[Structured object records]
================================
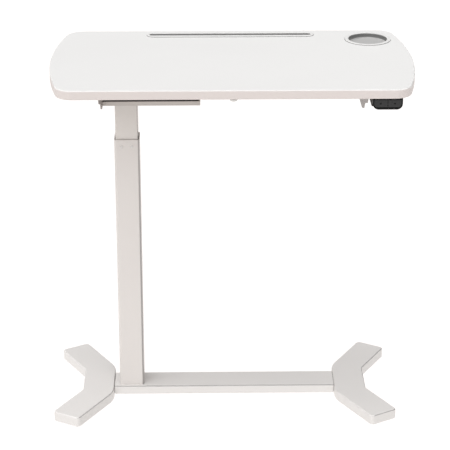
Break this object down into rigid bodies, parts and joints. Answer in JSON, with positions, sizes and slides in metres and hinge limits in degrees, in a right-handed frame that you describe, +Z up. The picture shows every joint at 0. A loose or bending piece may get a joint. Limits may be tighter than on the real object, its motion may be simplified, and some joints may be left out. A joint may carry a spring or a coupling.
{
  "type": "overbed table",
  "caption": "Electric height-adjustable overbed table: offset square column, low beam with V-shaped feet, bowed white top with cup well and tablet slot.",
  "frame": {"origin": "on the floor, under the middle of the object's box", "axes": "+X to the right, along the tabletop's length and away from the column; +Y to the rear, towards the tablet slot; +Z up"},
  "size_m": [0.809, 0.452, 0.817],
  "materials": {
    "white_powder_coat": "satin powder coat",
    "inner_tube_coat": "satin powder coat",
    "steel_plated": "zinc plated",
    "steel_raw": "oiled steel",
    "frame_powder_coat": "satin powder coat",
    "glide_plastic": "moulded",
    "nut_brass": "machined",
    "pad_rubber": "matte",
    "plug_plastic": "moulded",
    "bearing_steel": "ground",
    "gearbox_alloy": "die cast",
    "motor_can": "satin",
    "black_plastic": "fine texture",
    "tabletop_white": "white membrane on fibreboard",
    "edge_white": "white edging",
    "insert_plastic": "moulded, fine texture",
    "circuit_board": "lacquered board",
    "lead_black": "matte sheath",
    "handset_gloss": "gloss",
    "key_grey": "satin"
  },
  "bodies": {
    "base": {"foot_left": "white_powder_coat", "foot_right": "white_powder_coat", "foot_plate_left": "steel_raw", "foot_plate_right": "steel_raw", "floor_pads_left": "pad_rubber", "floor_pads_right": "pad_rubber", "base_beam": "white_powder_coat", "spigot_left": "steel_raw", "spigot_right": "steel_raw", "spigot_screws": "steel_plated", "beam_access_plugs": "plug_plastic", "column_outer": "white_powder_coat", "column_foot_plate": "steel_plated", "column_bolts": "steel_plated", "nut_tube": "steel_raw", "spindle_nut": "nut_brass", "upper_glide": "glide_plastic", "glide_studs": "steel_plated"},
    "lift": {"column_inner": "inner_tube_coat", "lower_glide": "glide_plastic", "column_head_plate": "steel_plated", "head_bolts": "steel_plated", "spindle_bearing": "bearing_steel", "gearbox_housing": "gearbox_alloy", "drive_motor": "motor_can", "motor_tray": "frame_powder_coat", "tray_hanger": "frame_powder_coat", "motor_cover": "black_plastic", "side_arm_left": "frame_powder_coat", "side_arm_right": "frame_powder_coat", "rail_front": "frame_powder_coat", "rail_rear": "frame_powder_coat", "tabletop_board": "tabletop_white", "edge_band": "edge_white", "tablet_slot_insert": "insert_plastic", "cup_insert": "insert_plastic", "front_cover_cap": "plug_plastic", "underside_screws": "steel_plated", "control_box": "black_plastic", "control_box_lid": "black_plastic", "control_board": "circuit_board", "power_inlet": "black_plastic", "motor_lead": "lead_black", "handset_lead": "lead_black", "lead_clips": "plug_plastic", "handset_housing": "handset_gloss", "handset_bezel": "handset_gloss", "handset_board": "circuit_board", "key_switches": "black_plastic"},
    "screw": {"spindle": "steel_raw", "spindle_end_guide": "glide_plastic"},
    "up_key_body": {"up_key": "key_grey"},
    "down_key_body": {"down_key": "key_grey"}
  },
  "joints": [
    {"name": "column_lift", "type": "slide", "parent": "base", "child": "lift", "axis": [0, 0, 1], "range_m": [-0.08, 0.34]},
    {"name": "spindle_turn", "type": "hinge", "parent": "lift", "child": "screw", "pos_m": [-0.23041, 0, 0.6], "axis": [0, 0, 1], "range_deg": [-3600.5, 15300.5]},
    {"name": "up_key_press", "type": "slide", "parent": "lift", "child": "up_key_body", "axis": [0, 1, 0], "range_m": [0, 0.001], "stiffness_N_per_m": 1500, "springref_m": -0.0005},
    {"name": "down_key_press", "type": "slide", "parent": "lift", "child": "down_key_body", "axis": [0, 1, 0], "range_m": [0, 0.001], "stiffness_N_per_m": 1500, "springref_m": -0.0005}
  ],
  "couplings": [
    {"joint": "spindle_turn", "follows": "column_lift", "rad_per_m": 785.4}
  ]
}
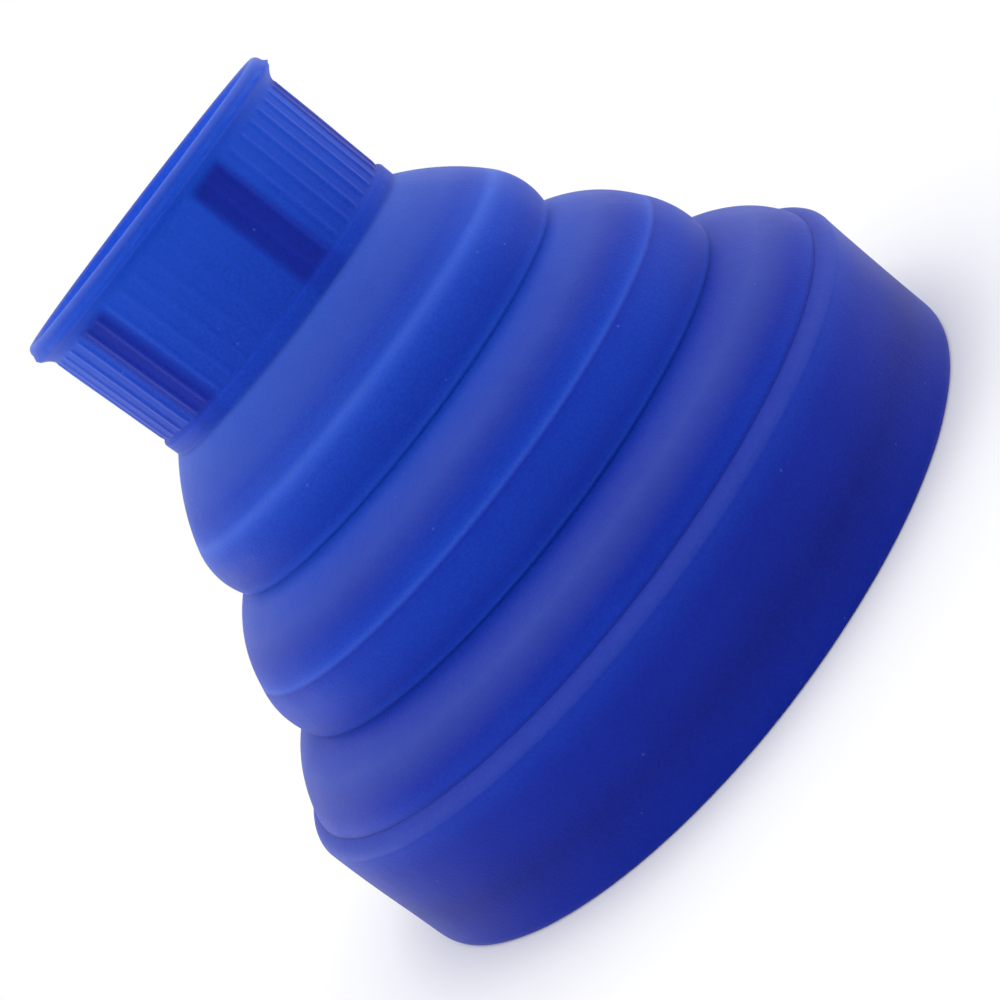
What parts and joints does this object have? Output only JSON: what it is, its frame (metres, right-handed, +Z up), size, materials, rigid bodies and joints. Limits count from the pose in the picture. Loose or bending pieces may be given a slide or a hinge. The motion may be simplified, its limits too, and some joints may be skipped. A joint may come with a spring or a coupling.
{
  "type": "hair dryer diffuser",
  "caption": "Collapsible soft diffuser: a ribbed collar that grips a dryer's outlet, a stepped bellows that folds flat, and a wide rim with a perforated face plate and hair fingers.",
  "frame": {"origin": "centre of the rim's resting plane, the part standing on its wide rim", "axes": "+Z up the axis of the part, from the rim to the collar's mouth; the axis is one of symmetry, and one grip pad is 18 degrees from -Y, towards +X"},
  "size_m": [0.124, 0.124, 0.1037],
  "materials": {
    "silicone": "matt translucent",
    "plate": "satin"
  },
  "bodies": {
    "rim": {"rim_skirt": "silicone", "face_plate": "plate", "fingers": "plate"},
    "lower_ring": {"lower_ring": "silicone", "lower_web": "silicone"},
    "upper_ring": {"upper_ring": "silicone", "middle_web": "silicone"},
    "collar": {"collar": "silicone", "upper_web": "silicone"}
  },
  "joints": [
    {"name": "lower_fold", "type": "slide", "parent": "rim", "child": "lower_ring", "axis": [0, 0, -1], "range_m": [0, 0.02], "deforming": ["lower_web"]},
    {"name": "middle_fold", "type": "slide", "parent": "lower_ring", "child": "upper_ring", "axis": [0, 0, -1], "range_m": [0, 0.0208], "deforming": ["middle_web"]},
    {"name": "upper_fold", "type": "slide", "parent": "upper_ring", "child": "collar", "axis": [0, 0, -1], "range_m": [0, 0.0214], "deforming": ["upper_web"]}
  ]
}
================================
AIM OF THE EXERCISE: Copy all data exactly, start to finish.

SOLUTION FOR THIS EXERCISE:
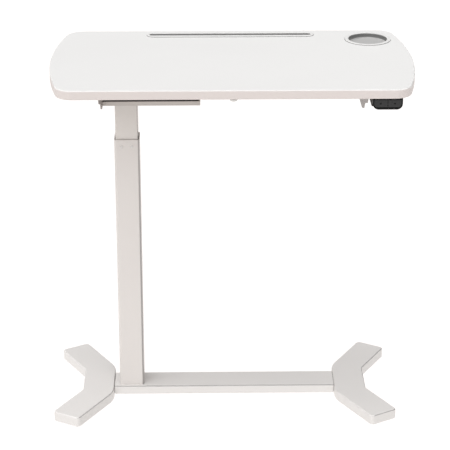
Break this object down into rigid bodies, parts and joints. Answer in JSON, with positions, sizes and slides in metres and hinge limits in degrees, in a right-handed frame that you describe, +Z up. The picture shows every joint at 0. A loose or bending piece may get a joint. Limits may be tighter than on the real object, its motion may be simplified, and some joints may be left out. A joint may carry a spring or a coupling.
{
  "type": "overbed table",
  "caption": "Electric height-adjustable overbed table: offset square column, low beam with V-shaped feet, bowed white top with cup well and tablet slot.",
  "frame": {"origin": "on the floor, under the middle of the object's box", "axes": "+X to the right, along the tabletop's length and away from the column; +Y to the rear, towards the tablet slot; +Z up"},
  "size_m": [0.809, 0.452, 0.817],
  "materials": {
    "white_powder_coat": "satin powder coat",
    "inner_tube_coat": "satin powder coat",
    "steel_plated": "zinc plated",
    "steel_raw": "oiled steel",
    "frame_powder_coat": "satin powder coat",
    "glide_plastic": "moulded",
    "nut_brass": "machined",
    "pad_rubber": "matte",
    "plug_plastic": "moulded",
    "bearing_steel": "ground",
    "gearbox_alloy": "die cast",
    "motor_can": "satin",
    "black_plastic": "fine texture",
    "tabletop_white": "white membrane on fibreboard",
    "edge_white": "white edging",
    "insert_plastic": "moulded, fine texture",
    "circuit_board": "lacquered board",
    "lead_black": "matte sheath",
    "handset_gloss": "gloss",
    "key_grey": "satin"
  },
  "bodies": {
    "base": {"foot_left": "white_powder_coat", "foot_right": "white_powder_coat", "foot_plate_left": "steel_raw", "foot_plate_right": "steel_raw", "floor_pads_left": "pad_rubber", "floor_pads_right": "pad_rubber", "base_beam": "white_powder_coat", "spigot_left": "steel_raw", "spigot_right": "steel_raw", "spigot_screws": "steel_plated", "beam_access_plugs": "plug_plastic", "column_outer": "white_powder_coat", "column_foot_plate": "steel_plated", "column_bolts": "steel_plated", "nut_tube": "steel_raw", "spindle_nut": "nut_brass", "upper_glide": "glide_plastic", "glide_studs": "steel_plated"},
    "lift": {"column_inner": "inner_tube_coat", "lower_glide": "glide_plastic", "column_head_plate": "steel_plated", "head_bolts": "steel_plated", "spindle_bearing": "bearing_steel", "gearbox_housing": "gearbox_alloy", "drive_motor": "motor_can", "motor_tray": "frame_powder_coat", "tray_hanger": "frame_powder_coat", "motor_cover": "black_plastic", "side_arm_left": "frame_powder_coat", "side_arm_right": "frame_powder_coat", "rail_front": "frame_powder_coat", "rail_rear": "frame_powder_coat", "tabletop_board": "tabletop_white", "edge_band": "edge_white", "tablet_slot_insert": "insert_plastic", "cup_insert": "insert_plastic", "front_cover_cap": "plug_plastic", "underside_screws": "steel_plated", "control_box": "black_plastic", "control_box_lid": "black_plastic", "control_board": "circuit_board", "power_inlet": "black_plastic", "motor_lead": "lead_black", "handset_lead": "lead_black", "lead_clips": "plug_plastic", "handset_housing": "handset_gloss", "handset_bezel": "handset_gloss", "handset_board": "circuit_board", "key_switches": "black_plastic"},
    "screw": {"spindle": "steel_raw", "spindle_end_guide": "glide_plastic"},
    "up_key_body": {"up_key": "key_grey"},
    "down_key_body": {"down_key": "key_grey"}
  },
  "joints": [
    {"name": "column_lift", "type": "slide", "parent": "base", "child": "lift", "axis": [0, 0, 1], "range_m": [-0.08, 0.34]},
    {"name": "spindle_turn", "type": "hinge", "parent": "lift", "child": "screw", "pos_m": [-0.23041, 0, 0.6], "axis": [0, 0, 1], "range_deg": [-3600.5, 15300.5]},
    {"name": "up_key_press", "type": "slide", "parent": "lift", "child": "up_key_body", "axis": [0, 1, 0], "range_m": [0, 0.001], "stiffness_N_per_m": 1500, "springref_m": -0.0005},
    {"name": "down_key_press", "type": "slide", "parent": "lift", "child": "down_key_body", "axis": [0, 1, 0], "range_m": [0, 0.001], "stiffness_N_per_m": 1500, "springref_m": -0.0005}
  ],
  "couplings": [
    {"joint": "spindle_turn", "follows": "column_lift", "rad_per_m": 785.4}
  ]
}
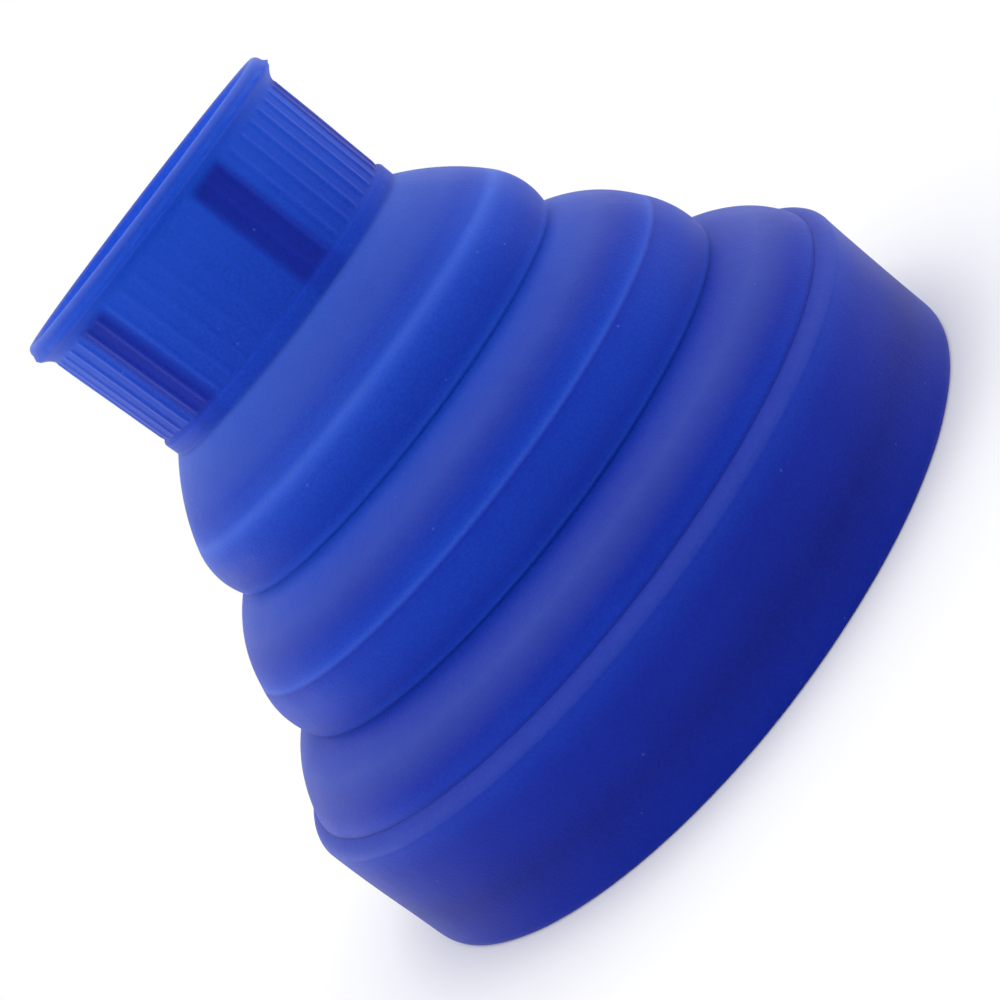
What parts and joints does this object have? Output only JSON: what it is, its frame (metres, right-handed, +Z up), size, materials, rigid bodies and joints. Limits count from the pose in the picture. Loose or bending pieces may be given a slide or a hinge. The motion may be simplified, its limits too, and some joints may be skipped. A joint may come with a spring or a coupling.
{
  "type": "hair dryer diffuser",
  "caption": "Collapsible soft diffuser: a ribbed collar that grips a dryer's outlet, a stepped bellows that folds flat, and a wide rim with a perforated face plate and hair fingers.",
  "frame": {"origin": "centre of the rim's resting plane, the part standing on its wide rim", "axes": "+Z up the axis of the part, from the rim to the collar's mouth; the axis is one of symmetry, and one grip pad is 18 degrees from -Y, towards +X"},
  "size_m": [0.124, 0.124, 0.1037],
  "materials": {
    "silicone": "matt translucent",
    "plate": "satin"
  },
  "bodies": {
    "rim": {"rim_skirt": "silicone", "face_plate": "plate", "fingers": "plate"},
    "lower_ring": {"lower_ring": "silicone", "lower_web": "silicone"},
    "upper_ring": {"upper_ring": "silicone", "middle_web": "silicone"},
    "collar": {"collar": "silicone", "upper_web": "silicone"}
  },
  "joints": [
    {"name": "lower_fold", "type": "slide", "parent": "rim", "child": "lower_ring", "axis": [0, 0, -1], "range_m": [0, 0.02], "deforming": ["lower_web"]},
    {"name": "middle_fold", "type": "slide", "parent": "lower_ring", "child": "upper_ring", "axis": [0, 0, -1], "range_m": [0, 0.0208], "deforming": ["middle_web"]},
    {"name": "upper_fold", "type": "slide", "parent": "upper_ring", "child": "collar", "axis": [0, 0, -1], "range_m": [0, 0.0214], "deforming": ["upper_web"]}
  ]
}